■ **Short task**
Write each line out exactly, leaving none out.

■ **Data listing**

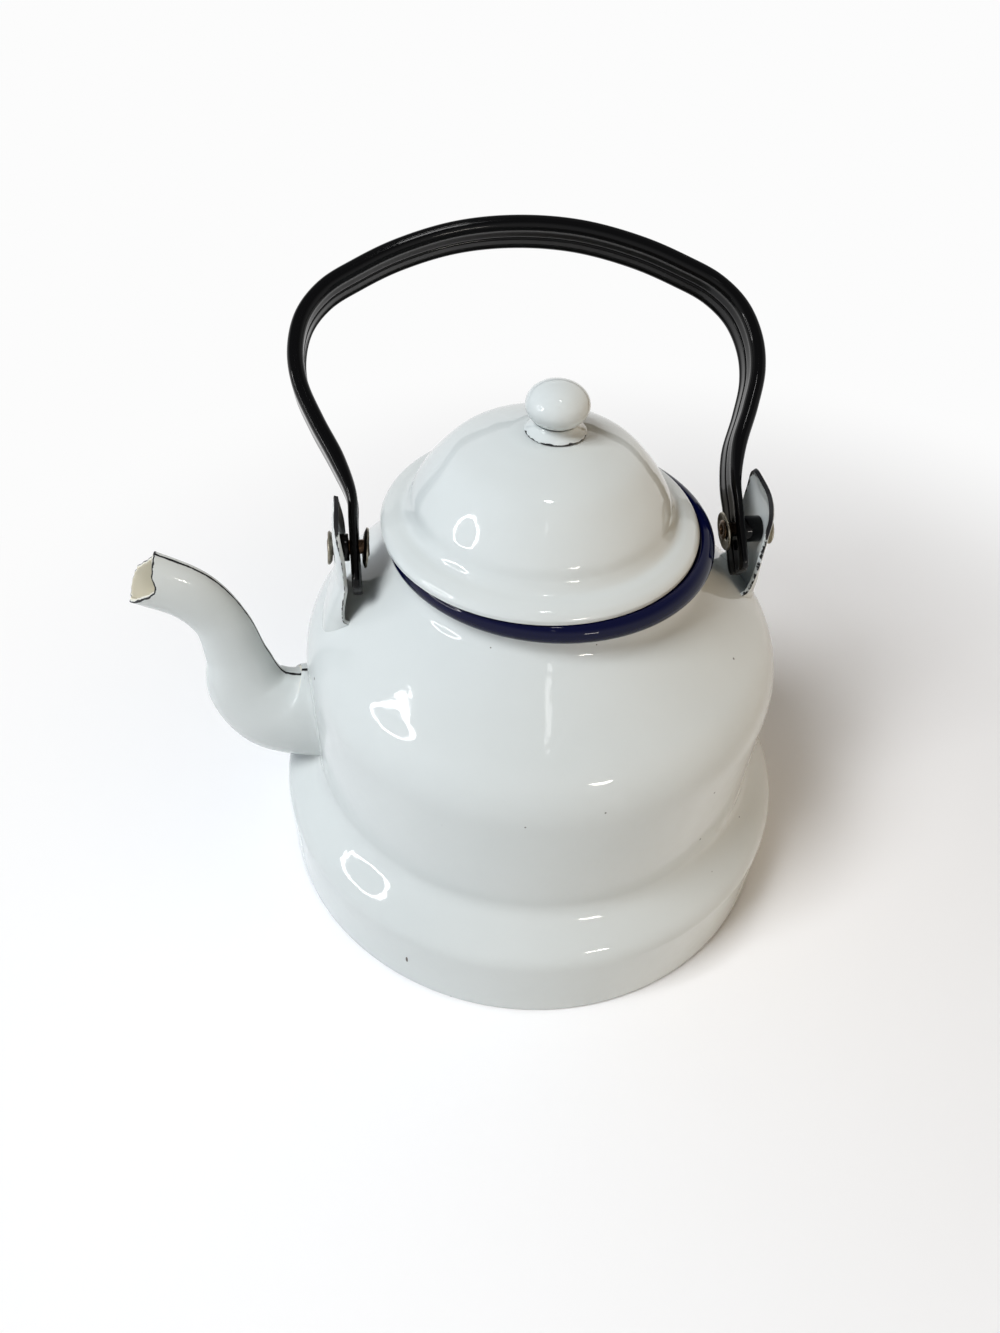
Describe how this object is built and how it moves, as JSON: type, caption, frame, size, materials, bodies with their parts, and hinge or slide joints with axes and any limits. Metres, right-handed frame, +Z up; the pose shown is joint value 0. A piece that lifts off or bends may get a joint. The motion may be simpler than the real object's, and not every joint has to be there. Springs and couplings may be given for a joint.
{
  "type": "tea kettle",
  "caption": "Enamelled stove-top tea kettle with a stepped base, swan-neck spout, swinging bail handle and lift-off domed lid.",
  "frame": {"origin": "middle of the base, on the table", "axes": "+Z up, the spout towards -X, the bail's pivot line along X with the bail leaning back to +Y at rest"},
  "size_m": [0.2101, 0.174, 0.1901],
  "materials": {
    "enamel_white": "glossy white vitreous enamel with small specks and chips",
    "enamel_blue": "glossy dark blue vitreous enamel",
    "enamel_black": "glossy black enamel",
    "aged_steel": "dulled and slightly stained steel",
    "copper_shank": "dull copper-brown rivet metal"
  },
  "bodies": {
    "kettle": {"body_shell": "enamel_white", "base_pan": "enamel_white", "neck_ring": "enamel_blue", "spout_front_half": "enamel_white", "spout_back_half": "enamel_white", "ear_spout_side": "enamel_white", "ear_back_side": "enamel_white", "outer_washer_spout_side": "aged_steel", "outer_washer_back_side": "aged_steel", "spacer_spout_side": "enamel_black", "spacer_back_side": "enamel_black", "inner_washer_spout_side": "aged_steel", "inner_washer_back_side": "aged_steel", "rivet_spout_side": "copper_shank", "rivet_back_side": "copper_shank"},
    "bail": {"bail": "enamel_black"},
    "lid": {"lid_shell": "enamel_white", "lid_collar": "enamel_white", "knob_foot": "enamel_white", "lid_knob": "enamel_white", "knob_washer": "aged_steel", "knob_rivet": "aged_steel"}
  },
  "joints": [
    {"name": "bail_swing", "type": "hinge", "parent": "kettle", "child": "bail", "pos_m": [0, 0, 0.123], "axis": [1, 0, 0], "range_deg": [-60, 160]},
    {"name": "lid_lift", "type": "slide", "parent": "kettle", "child": "lid", "axis": [0, 0, 1], "range_m": [0, 0.04]}
  ]
}
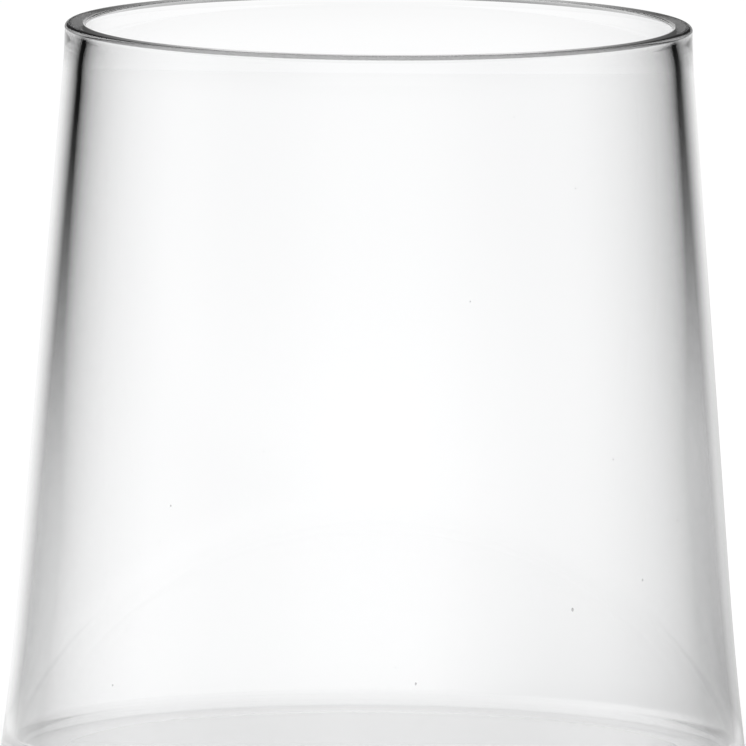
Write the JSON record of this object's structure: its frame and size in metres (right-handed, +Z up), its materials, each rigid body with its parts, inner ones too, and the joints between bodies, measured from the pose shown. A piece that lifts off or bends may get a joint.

■ **Written solution**
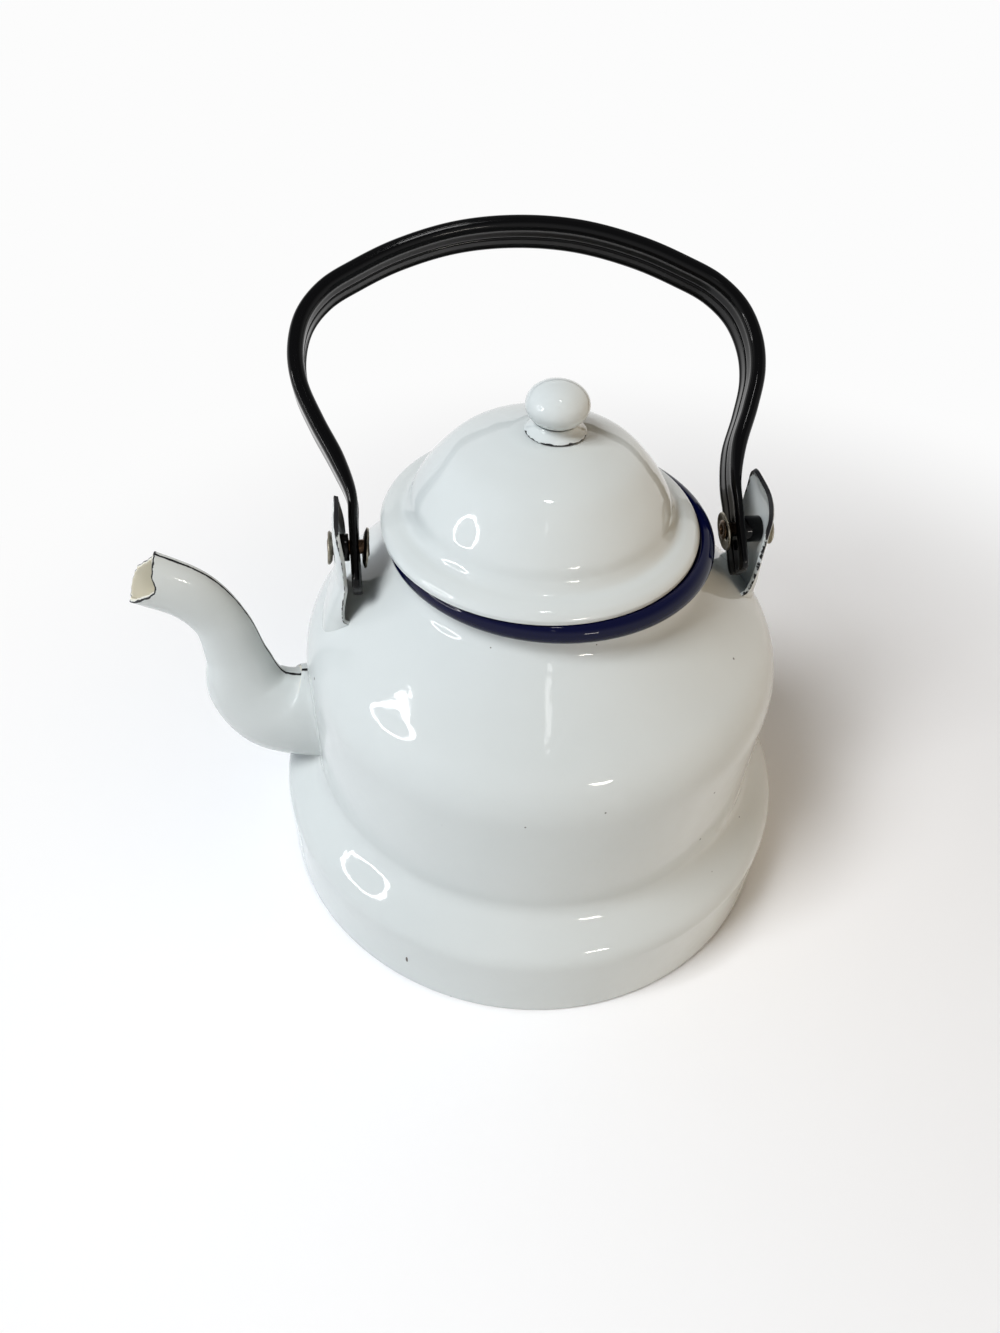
Describe how this object is built and how it moves, as JSON: type, caption, frame, size, materials, bodies with their parts, and hinge or slide joints with axes and any limits. Metres, right-handed frame, +Z up; the pose shown is joint value 0. A piece that lifts off or bends may get a joint. The motion may be simpler than the real object's, and not every joint has to be there. Springs and couplings may be given for a joint.
{
  "type": "tea kettle",
  "caption": "Enamelled stove-top tea kettle with a stepped base, swan-neck spout, swinging bail handle and lift-off domed lid.",
  "frame": {"origin": "middle of the base, on the table", "axes": "+Z up, the spout towards -X, the bail's pivot line along X with the bail leaning back to +Y at rest"},
  "size_m": [0.2101, 0.174, 0.1901],
  "materials": {
    "enamel_white": "glossy white vitreous enamel with small specks and chips",
    "enamel_blue": "glossy dark blue vitreous enamel",
    "enamel_black": "glossy black enamel",
    "aged_steel": "dulled and slightly stained steel",
    "copper_shank": "dull copper-brown rivet metal"
  },
  "bodies": {
    "kettle": {"body_shell": "enamel_white", "base_pan": "enamel_white", "neck_ring": "enamel_blue", "spout_front_half": "enamel_white", "spout_back_half": "enamel_white", "ear_spout_side": "enamel_white", "ear_back_side": "enamel_white", "outer_washer_spout_side": "aged_steel", "outer_washer_back_side": "aged_steel", "spacer_spout_side": "enamel_black", "spacer_back_side": "enamel_black", "inner_washer_spout_side": "aged_steel", "inner_washer_back_side": "aged_steel", "rivet_spout_side": "copper_shank", "rivet_back_side": "copper_shank"},
    "bail": {"bail": "enamel_black"},
    "lid": {"lid_shell": "enamel_white", "lid_collar": "enamel_white", "knob_foot": "enamel_white", "lid_knob": "enamel_white", "knob_washer": "aged_steel", "knob_rivet": "aged_steel"}
  },
  "joints": [
    {"name": "bail_swing", "type": "hinge", "parent": "kettle", "child": "bail", "pos_m": [0, 0, 0.123], "axis": [1, 0, 0], "range_deg": [-60, 160]},
    {"name": "lid_lift", "type": "slide", "parent": "kettle", "child": "lid", "axis": [0, 0, 1], "range_m": [0, 0.04]}
  ]
}
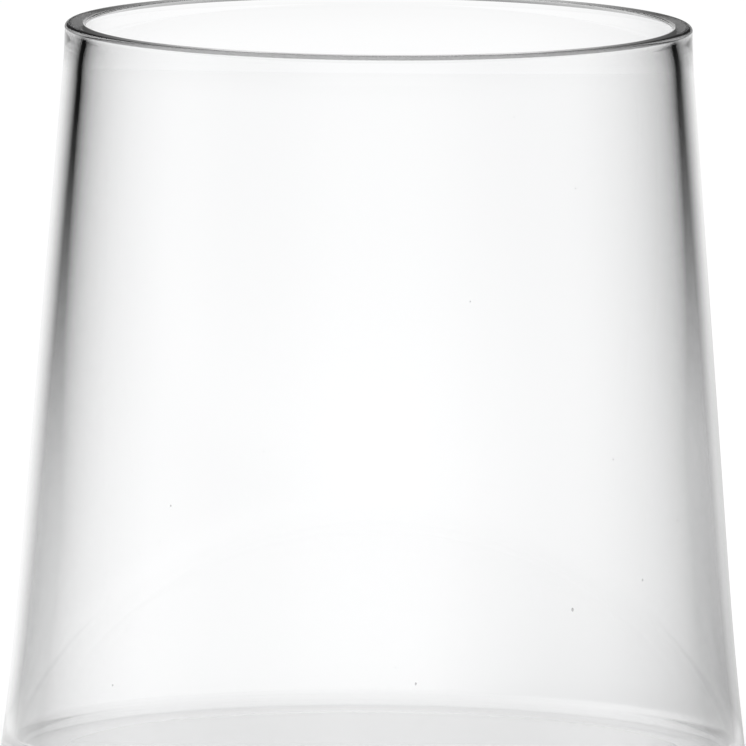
Write the JSON record of this object's structure: its frame and size in metres (right-handed, +Z up), its materials, each rigid body with its parts, inner ones too, and the joints between bodies, measured from the pose shown. A piece that lifts off or bends may get a joint.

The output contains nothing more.